It was an incredibly tough time in my life. A few years ago, I felt as though my world was crumbling. Everything seemed to be going wrong for me. To start with, I was overworked and overwhelmed trying to finish my college degree while holding down a night job as a nurse. I was working through a hurtful breakup, my parents were going away for almost two months leaving me alone in the house, and my computer crashed; but these were only the minor situations. The real crisis was that I had received my score on the MCAT (Medical College Admissions Test), a test that determines if one is admitted into medical school, and I had done too poorly to gain entry. This was an exam I studied for day and night for months. Being a doctor was my lifelong dream, and then I had to kiss it all goodbye after years of working as a nurse to pay my way through pre-med. I felt that all those years with little sleep and hard work were a total waste. Mourning the loss of my aspirations, I was very depressed, desperate and crushed. I figured I should find another career since this didn't work, and I didn't want to stay a nurse and constantly be reminded of a failed dream as I saw all the new, young doctors all the time.
As I cried to my mother, who almost canceled her trip to be with me, she told me to pray for help and guidance. That's all I could do, and so I did exactly that. A few days later, a close friend was comforting me over the phone as I cried. He told me an anecdote about President Abraham Lincoln that I was not aware of. He told me that everything he did in his early life was failure after failure and then, as we all know, he was a success. Those were his words.
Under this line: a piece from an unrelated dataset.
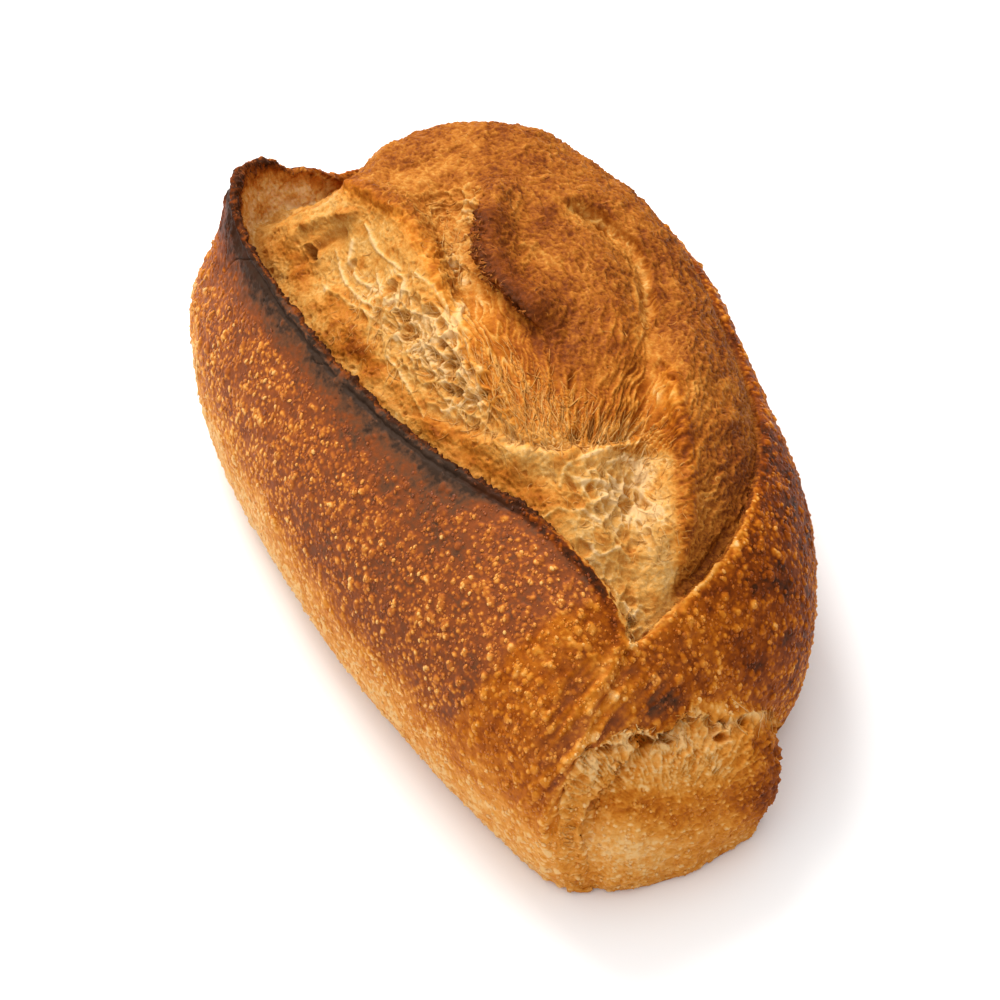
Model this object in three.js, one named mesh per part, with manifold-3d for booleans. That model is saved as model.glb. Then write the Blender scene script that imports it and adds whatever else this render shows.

The very next day I went to the store. As I was waiting in line something caught my attention. I looked up and saw the monitor on the cashier's booth facing me. There on it was a picture of Abraham Lincoln and the inscription next to his image which said: "Failed, Failed, Failed. And then... Persistance. Pass It On." At that exact same second my cell phone rang. I picked it up and it was my same friend who, the night before, told me almost those exact same words!!!
It was obvious to me that this was a message not to give up. From that day on things started getting better and the problems started fixing themselves. Most importantly, today I am halfway finished through medical school and I am preparing for my first board exam. I have a perfect grade point average and am at the top of my class. This billboard helped shape my path, as I believe it was sent to me as guidance.